Trois-Rivières, plaque tournante du théâtre insolite
Avec le rayonnement que connaît la troupe de théâtre insolite au niveau international, les Trifluviens pourraient craindre de voir leurs chouchous partir pour d’autres cieux, s’enraciner ailleurs, mais il n’en est rien : les marionnettistes sont à Trois-Rivières pour y rester. Non seulement Les Sages fous font rayonner la ville avec leur prestige, mais en invitant d’autres troupes à venir présenter leurs créations à Trois-Rivières, ils font rayonner l’international ici.
Avec leur projet de Fabrique de théâtre insolite, Les Sages fous désirent « faire de Trois-Rivières une plaque tournante pour les formes insolites de théâtre ». L’objectif consiste autant à se doter d’espaces de création et de diffusion pour leurs propres spectacles qu’à offrir des espaces d’exploration à toute personne qui désire expérimenter différentes formes d’arts insolites. « L’église Saint-James va par exemple devenir une salle de création et de diffusion. Le plan avec ça, c’est qu’on puisse davantage jouer pour notre public », indique South.
Et quand elle parle de son public, c’est bien de la population trifluvienne. Avec la Fabrique de théâtre insolite, Les Sages fous visent à démocratiser leur art. Démocratisation et humanisme, voilà ce qui définit ce projet. « Avec la Fabrique de théâtre insolite, on veut que ce soit un havre pour le théâtre non conventionnel, hybride, fait à la main, on veut que ça sente l’humain et l’artisan, que tu vois les gens qui présentent leur spectacle. »

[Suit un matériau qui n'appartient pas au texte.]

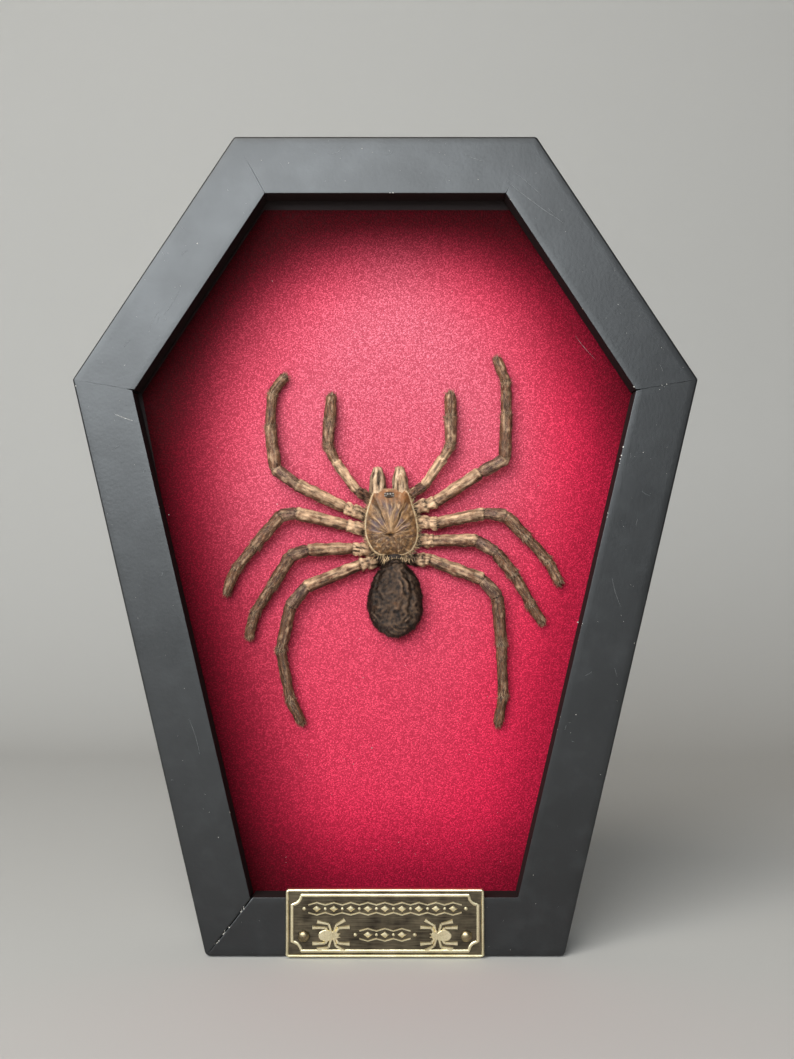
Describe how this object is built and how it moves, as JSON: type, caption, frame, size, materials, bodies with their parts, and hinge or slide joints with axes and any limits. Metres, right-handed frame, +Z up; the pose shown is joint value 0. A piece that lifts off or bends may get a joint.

La conclusion de ce grand projet, le plus grand de la troupe depuis sa création, se veut spectaculaire. Elle vise à redonner ses lustres à l’église Saint-James par un spectacle saisissant durant lequel « les gens vont passer par une porte et le bâtiment va prendre vie, il va y avoir plein de moments poétiques ». Entre rêve et ravissement, Les Sages Fous, c’est d’abord une expérience humaine dans laquelle la poésie et l’insolite se côtoient pour créer la magie du moment.